If you look back to March of this year, FB put in an intraday high of about $72.  After the earnings gap up, when FB was dropping and basing, it came right back to that $72ish level.  All I am saying is resistance of about $72 prior to earning became support after earnings. 

If you look at the 8, 21, & 50 day ema's you will notice they are in the right order and the price is riding the 8 day.  Moving averages are a powerful tool.  As long as FB continues to close above the 21 day ema, stick with your long. 

The next interesting level for this stock is "higher".  FB is trading in uncharted waters now.  It is higher than it has ever been except for the intraday high of $76.74 after earnings.  Once it closes above that level just keep an eye on trends, higher lows, and moving averages.

For those of you who noticed, yes I just copied & pasted from TWTR to write this about FB.  That says a couple things.  One, FB & TWTR are trading very similarly at the moment.  So if one is a good investment then so it the other.  Two, don't reinvent the wheel if you don't have to. 


El Pollo Loco  (LOCO)  -  How loco are you ??
 
This is an HOURLY chart of LOCO
El Pollo Loco  LOCO  hourly chart
Click chart for a larger chart of LOCO

You did read that this is an HOURLY chart right?  This is an IPO with little price history.  I chose to post an hourly chart because it "feels" like we are looking at more history.  OK.  Now that we are all on the same page...

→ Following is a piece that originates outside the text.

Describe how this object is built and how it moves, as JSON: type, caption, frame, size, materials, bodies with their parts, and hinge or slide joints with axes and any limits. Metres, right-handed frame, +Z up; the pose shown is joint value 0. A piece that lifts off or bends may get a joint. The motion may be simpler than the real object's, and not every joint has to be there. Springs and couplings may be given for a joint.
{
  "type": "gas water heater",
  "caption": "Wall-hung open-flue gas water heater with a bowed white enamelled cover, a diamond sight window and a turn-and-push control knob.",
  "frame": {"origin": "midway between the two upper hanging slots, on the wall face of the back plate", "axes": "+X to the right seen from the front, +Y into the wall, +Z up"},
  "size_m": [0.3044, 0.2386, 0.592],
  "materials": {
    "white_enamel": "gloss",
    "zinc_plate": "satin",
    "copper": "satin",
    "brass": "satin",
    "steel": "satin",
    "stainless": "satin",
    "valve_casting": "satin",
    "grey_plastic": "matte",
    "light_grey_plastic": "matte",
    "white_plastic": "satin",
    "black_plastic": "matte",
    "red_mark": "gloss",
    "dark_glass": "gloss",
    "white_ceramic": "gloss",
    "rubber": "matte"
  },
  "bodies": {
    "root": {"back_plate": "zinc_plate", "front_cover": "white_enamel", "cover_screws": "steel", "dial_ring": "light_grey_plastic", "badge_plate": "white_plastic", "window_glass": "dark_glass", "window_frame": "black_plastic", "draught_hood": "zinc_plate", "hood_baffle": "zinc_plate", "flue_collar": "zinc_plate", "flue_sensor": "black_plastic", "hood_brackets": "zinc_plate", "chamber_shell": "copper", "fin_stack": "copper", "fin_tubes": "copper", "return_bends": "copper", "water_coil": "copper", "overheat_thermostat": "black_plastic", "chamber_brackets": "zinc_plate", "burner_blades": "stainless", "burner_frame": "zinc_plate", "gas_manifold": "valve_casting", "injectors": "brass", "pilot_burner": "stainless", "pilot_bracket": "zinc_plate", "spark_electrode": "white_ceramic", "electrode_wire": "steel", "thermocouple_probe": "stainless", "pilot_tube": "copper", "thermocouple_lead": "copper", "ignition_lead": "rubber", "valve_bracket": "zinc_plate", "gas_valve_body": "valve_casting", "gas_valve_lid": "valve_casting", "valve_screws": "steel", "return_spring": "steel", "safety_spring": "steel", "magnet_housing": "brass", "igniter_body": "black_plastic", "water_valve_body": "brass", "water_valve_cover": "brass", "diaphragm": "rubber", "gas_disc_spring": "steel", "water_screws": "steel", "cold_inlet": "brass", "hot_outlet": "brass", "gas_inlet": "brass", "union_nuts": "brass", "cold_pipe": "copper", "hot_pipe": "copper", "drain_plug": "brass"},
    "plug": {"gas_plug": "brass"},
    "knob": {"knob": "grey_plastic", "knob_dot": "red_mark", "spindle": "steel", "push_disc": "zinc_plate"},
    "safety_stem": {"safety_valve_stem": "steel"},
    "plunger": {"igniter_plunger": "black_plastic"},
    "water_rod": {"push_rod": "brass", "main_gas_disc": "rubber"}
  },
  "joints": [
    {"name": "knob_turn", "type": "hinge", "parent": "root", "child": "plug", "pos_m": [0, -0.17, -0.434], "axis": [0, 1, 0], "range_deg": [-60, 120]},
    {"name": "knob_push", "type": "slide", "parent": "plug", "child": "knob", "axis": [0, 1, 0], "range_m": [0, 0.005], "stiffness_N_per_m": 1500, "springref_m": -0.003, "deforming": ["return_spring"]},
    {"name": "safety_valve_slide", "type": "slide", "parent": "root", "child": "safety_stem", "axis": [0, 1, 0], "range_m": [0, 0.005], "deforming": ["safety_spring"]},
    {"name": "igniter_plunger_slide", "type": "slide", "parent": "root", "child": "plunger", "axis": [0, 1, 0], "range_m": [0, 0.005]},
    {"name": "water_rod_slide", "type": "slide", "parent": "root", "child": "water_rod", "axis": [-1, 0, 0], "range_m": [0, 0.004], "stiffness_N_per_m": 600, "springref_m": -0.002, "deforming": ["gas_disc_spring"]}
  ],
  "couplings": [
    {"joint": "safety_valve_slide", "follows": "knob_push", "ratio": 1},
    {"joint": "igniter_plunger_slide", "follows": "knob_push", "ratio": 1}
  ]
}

LOCO had a few great days out of the gate.  But then the novelty began to fade away.  There was a quick drop then a quick rise (to a lower level).  Then a semi steady decline that brings us to today. 

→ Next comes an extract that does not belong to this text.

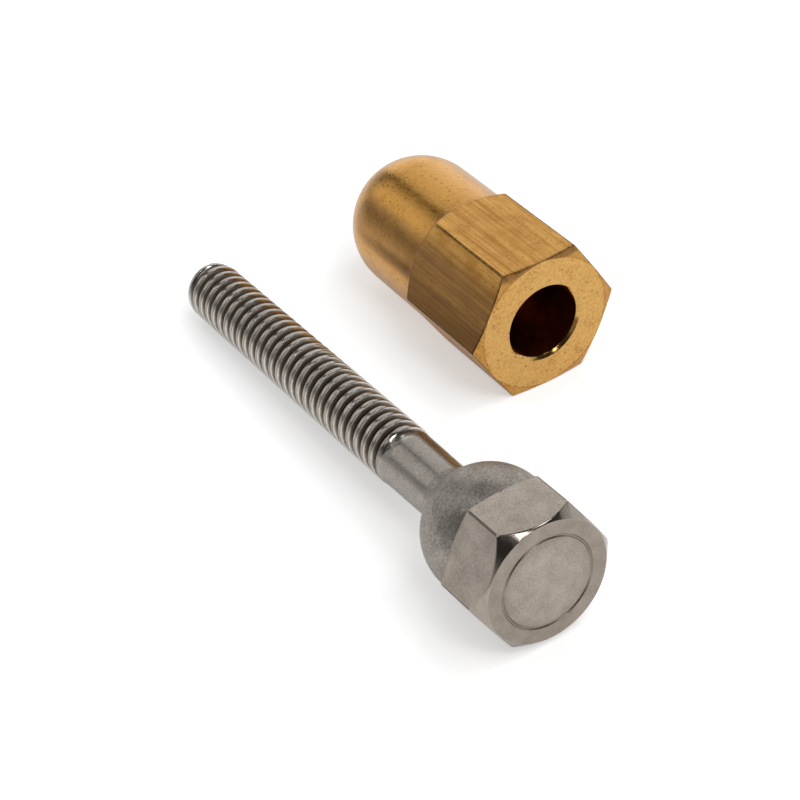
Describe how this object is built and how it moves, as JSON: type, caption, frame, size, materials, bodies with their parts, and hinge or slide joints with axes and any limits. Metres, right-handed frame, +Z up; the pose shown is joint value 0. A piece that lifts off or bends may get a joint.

I will point out that the last two days have conformed to an uptrend line.  It may look significant on this hourly chart but it's only two days...  With that said, if the price stays above the trend, a long position is relatively safe.  But if the price falls below the uptrend line, get out of the way.  Just as a reference point, the opening day saw prices in the mid 20's.

Let's look at the moving averages.  Notice that they are opposite of  the right order.  They are upside down.  The 8 is under the 21 and the 21 in under the 50.  Although I love the chicken & pinto beans at El Pollo, I do not like LOCO at this point in time. Give me a couple days.  If the downtrend is broken I may change my mind. 

Here are a couple price levels I think are interesting:
$29ish - LOCO has pulled back to here twice on the hourly chart.  I would say this is a pretty strong level of support.
$31.25ish - This is where LOCO pulled back to just before starting the most current 2day uptrend. 
$33.75ish - This is where LOCO pulled back to after its initial run up.  At this point, $33.75ish is a place where LOCO could find resistance and turn back down.  But $33.75ish is also a level that could be descent support after LOCO closes above it.


Thanks for taking the time to read this post
 
Trade What You See - Not What You Think, or Feel, or Hope, or ...
 
The Trend Is Your Friend Until Its Not, Use Support & Resistance Levels,  Limit risk

Sunday, August 3, 2014

Correction or No Correction ???

The S&P 500 and a 20% Correction

Why are so many calling for a large correction?  I am sure there are lots of good reasons but let me try to explain what the chart might be saying. 

The S&P, as an indicator of the general market, got up to about 1550 in the year 2000.  Then it gradually declined to about 800 by 2003.  After that decline, the S&P gradually rose back to 1550 again.  But again it turned down and this time declined to about 700 by the year 2009.  Notice the horizontal line on the chart below.  Also notice that the first two times the S&P gets to about 1550 it turns around and heads lower.  This is classic "resistance".

In 2009, after hitting 700, the market began going back up and really hasn't stopped.  In the recent past we have seen a high of almost 2000.  Wait!  What happened to 1550??  Looks like we skated right on through that level this time. 

Now that the S&P has gone through that 1550 level should we just forget about it?  I don't think so.  It may come back into play sometime in the future.  Remember that resistance can become support.  If it does, that means the S&P will revisit that 1550 level and then turn and go higher. 

In case you missed it.  I will ask the question again and answer it again...

Why are so many calling for a large correction?  Because if resistance becomes support, then the S&P has to go back down to 1550.  IF (the caps are not a typo) the S&P goes back down to 1550 then the market will have to drop about 450 points from the intraday high we saw in July.  That equates to a better than 20% drop in the market.

Does all this make sense?  When you hear someone say, "the market may decline 20ish% in the next 6 months" just realize all they are really saying is that they believe the S&P may revisit that 1550 level. 

This is a Monthly chart of the S&P 500
Click the chart for a larger chart of SPX
 
 
 
Let's talk about UT 1, UT 2, and the ellipse at the top

UT 1 is an uptrend line that started back in 2009 and has held strong ever since.  UT 2 is an uptrend line that started in 2012 and has held strong since.  Notice that UT 2 is steeper than UT 1.  That indicates faster price growth.  The ellipse at the top is just meant to call your attention to this area of the graph.  I would say that many investors are looking at the August candle to see if it will close below UT 2.  They will keep looking at new monthly candles until they see a shift in sentiment.  All of this is inside the ellipse.  If a candle closes below UT 2, then the next trend line it may ultimately fall to is UT 1.